The sceptic has seen initiatives come and go, and is usually right about the history. Don’t argue. Make one team visibly better in one quarter and let the sceptics talk to them. Better yet, recruit a respected sceptic into designing the approach. Involvement converts people far better than persuasion.
The cowboy ships fast and sees quality as friction. Make their real cost visible, including the rework everyone downstream absorbs, then point their speed at the hardest problem on the debt register and give them public credit for it. Speed aimed at quality is a gift. But if someone keeps treating the bar as optional after honest coaching, it becomes a performance issue, and people need to see that it does. One tolerated cowboy costs you a hundred converts.
The burned out aren’t resisting quality, they’re resisting disappointment. Rebuild trust with small kept promises. Fix something they’ve complained about for a year, quickly and visibly.
And the biggest detractor conversation is often with the business: “can’t we do quality later?” The answer is that you’re already paying for quality, just in incidents, rework and slowdown, which is the most expensive currency there is. That 15 to 20 percent isn’t a tax on delivery. It’s the interest payment that stops the debt compounding.
What success actually looks like
Measure a small set honestly. Change failure rate, incident trends, lead time, coverage on the paths that matter, and a short quarterly survey asking engineers whether they’re proud of what they ship and whether they have time to do it properly. That last one moves six months before anything else does.

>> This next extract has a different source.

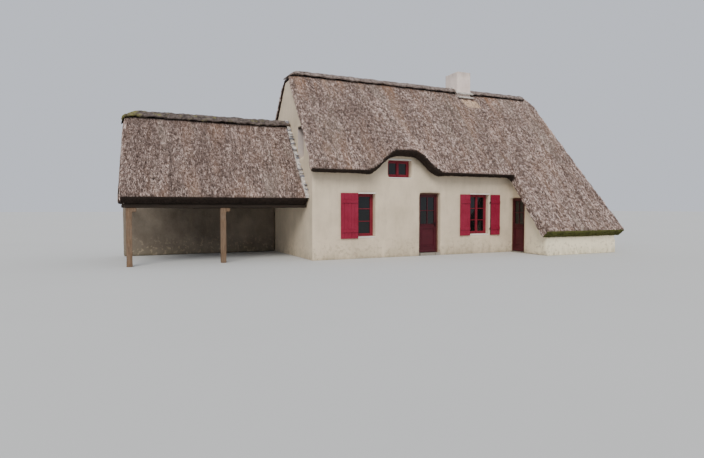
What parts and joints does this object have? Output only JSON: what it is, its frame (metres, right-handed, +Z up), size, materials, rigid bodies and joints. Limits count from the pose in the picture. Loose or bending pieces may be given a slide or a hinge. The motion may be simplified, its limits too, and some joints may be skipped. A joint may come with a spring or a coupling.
{
  "type": "thatched cottage",
  "caption": "Long rendered cottage under a steep thatched roof, with an eyebrow over its loft window, a low store under the swept-down slope and an open cart shed against its gable.",
  "frame": {"origin": "middle of the whole roof and wall footprint, on the ground", "axes": "+X along the ridge from the cart shed to the store, +Y from the front to the back, +Z up"},
  "size_m": [16.7849, 7.43, 7.02],
  "materials": {
    "plaster": "lime render on rubble stone, hand trowelled",
    "mortar": "slate flakes bedded in pale mortar",
    "reed": "weathered water reed thatch",
    "ridge_turf": "weathered earth and mortar ridge",
    "oak": "rough sawn, weathered",
    "maroon_paint": "dark red painted joinery",
    "crimson_paint": "crimson painted boards",
    "pane_glass": "clear window glass",
    "floor_slab": "flagged floor"
  },
  "bodies": {
    "root": {"front_wall_left": "plaster", "front_wall_over_door": "plaster", "front_wall_right": "plaster", "left_gable_wall": "plaster", "right_gable_wall": "plaster", "rear_wall": "plaster", "store_wall_beside_door": "plaster", "store_wall_over_door": "plaster", "store_low_wall": "plaster", "shed_rear_wall": "plaster", "chimney_stack": "plaster", "ground_floor": "floor_slab", "loft_floor": "oak", "front_thatch": "reed", "rear_thatch": "reed", "shed_front_thatch": "reed", "shed_rear_thatch": "reed", "ridge_cap_left": "ridge_turf", "ridge_cap_right": "ridge_turf", "shed_ridge_cap": "ridge_turf", "shed_roof_flashing": "mortar", "shed_post_left": "oak", "shed_post_middle": "oak", "shed_front_plate": "oak", "shed_rear_plate": "oak", "shed_truss_left": "oak", "shed_truss_middle": "oak", "left_window_frame": "maroon_paint", "left_window_glass": "pane_glass", "right_window_frame": "maroon_paint", "right_window_glass": "pane_glass", "loft_window_frame": "maroon_paint", "loft_window_glass": "pane_glass", "rear_left_window_frame": "maroon_paint", "rear_left_window_glass": "pane_glass", "rear_right_window_frame": "maroon_paint", "rear_right_window_glass": "pane_glass", "attic_hatch": "oak", "front_door_frame": "maroon_paint", "store_door_frame": "maroon_paint"},
    "front_door": {"front_door_leaf": "maroon_paint", "front_door_glass": "pane_glass"},
    "store_door": {"store_door_leaf": "maroon_paint", "store_door_glass": "pane_glass"},
    "left_shutter": {"left_window_shutter": "crimson_paint"},
    "right_window_left_leaf": {"right_window_left_shutter": "crimson_paint"},
    "right_window_right_leaf": {"right_window_right_shutter": "crimson_paint"}
  },
  "joints": [
    {"name": "front_door_hinge", "type": "hinge", "parent": "root", "child": "front_door", "pos_m": [0.966, -1.425, 0], "axis": [0, 0, 1], "range_deg": [0, 95]},
    {"name": "store_door_hinge", "type": "hinge", "parent": "root", "child": "store_door", "pos_m": [5.002, -1.721, 0], "axis": [0, 0, 1], "range_deg": [0, 90]},
    {"name": "left_shutter_hinge", "type": "hinge", "parent": "root", "child": "left_shutter", "pos_m": [-1.42, -1.71, 0], "axis": [0, 0, 1], "range_deg": [0, 180]},
    {"name": "right_window_left_hinge", "type": "hinge", "parent": "root", "child": "right_window_left_leaf", "pos_m": [2.98, -1.71, 0], "axis": [0, 0, 1], "range_deg": [0, 180]},
    {"name": "right_window_right_hinge", "type": "hinge", "parent": "root", "child": "right_window_right_leaf", "pos_m": [3.864, -1.71, 0], "axis": [0, 0, -1], "range_deg": [0, 180]}
  ]
}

But the real finish line isn’t a metric. It’s the day quality no longer needs a programme. Engineers raise concerns unprompted. Managers defend the debt budget without you in the room. Someone asks about a Friday deploy and gets a shrug and a yes.
That takes twelve to eighteen months of boringly consistent leadership behaviour, and there’s no shortcut I’ve found. But it’s worth it, because the framing most companies get wrong is thinking quality is the tax they pay on speed. In any company planning to exist in five years, quality is where the speed comes from.